More than anything, Bro could be termed "a listening musician." He creates his poetic compositions as open structures that invite interpretation. It is Bro's special gift that he is able to make music both melodically enchanting and not locked in predefined patterns.
The opener, "Weightless," is an example of how a simple melodic guitar figure is expanded and transcended into a translucent texture of sounds, with drummer Paul Motian's feathery touch working around the complex tapestry of guitar lines created by Bro and fellow guitarist Bill Frisell.
On "Evening Song," legendary saxophonist Lee Konitz joins the quartet and plays with a tone that seems to embody the beauty and pain of a lifetime, while "Terrace Place," with its mild dissonance and melancholy mood, finds the musicians speaking in a unified language where the guitarists' bended strings and loops are complemented by Konitz's circular blowing and Ben Street's elegant, almost invisible, bass patterns.
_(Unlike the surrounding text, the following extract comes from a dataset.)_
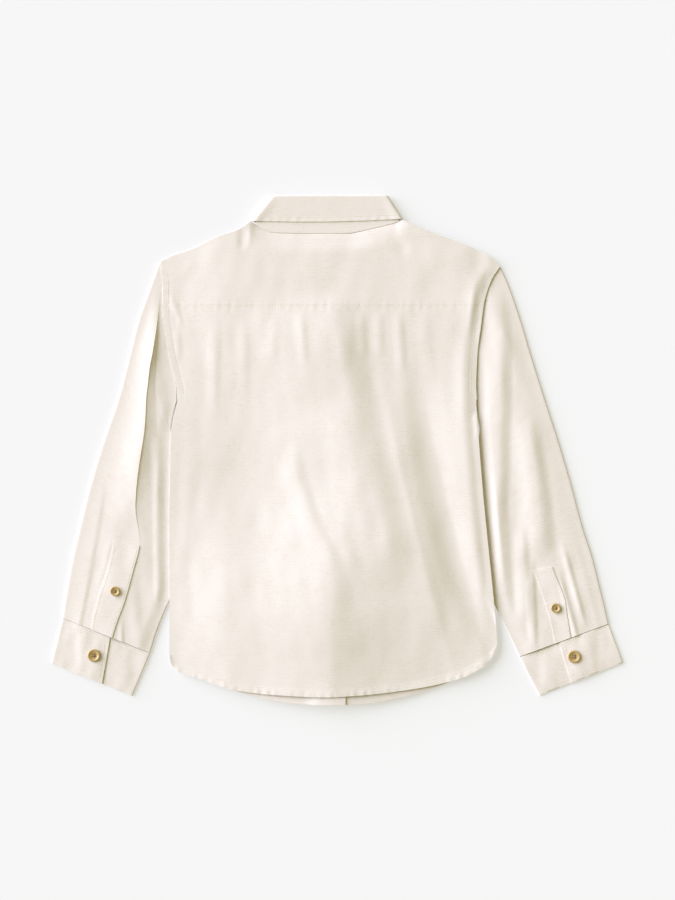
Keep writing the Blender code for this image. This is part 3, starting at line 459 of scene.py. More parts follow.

Balladeering is a true artwork, which brings out the best in the Participants; Konitz has not played better in some time. The album, however, is not about individual brilliance, but rather a proof of jazz as a listening art form that invites the unexpected and transcends egos. Such beauty is only possible if the compositions do not limit the potential of the music. Here, all possibilities are kept open and the result is a music that is infinitely rich in its democratic beauty.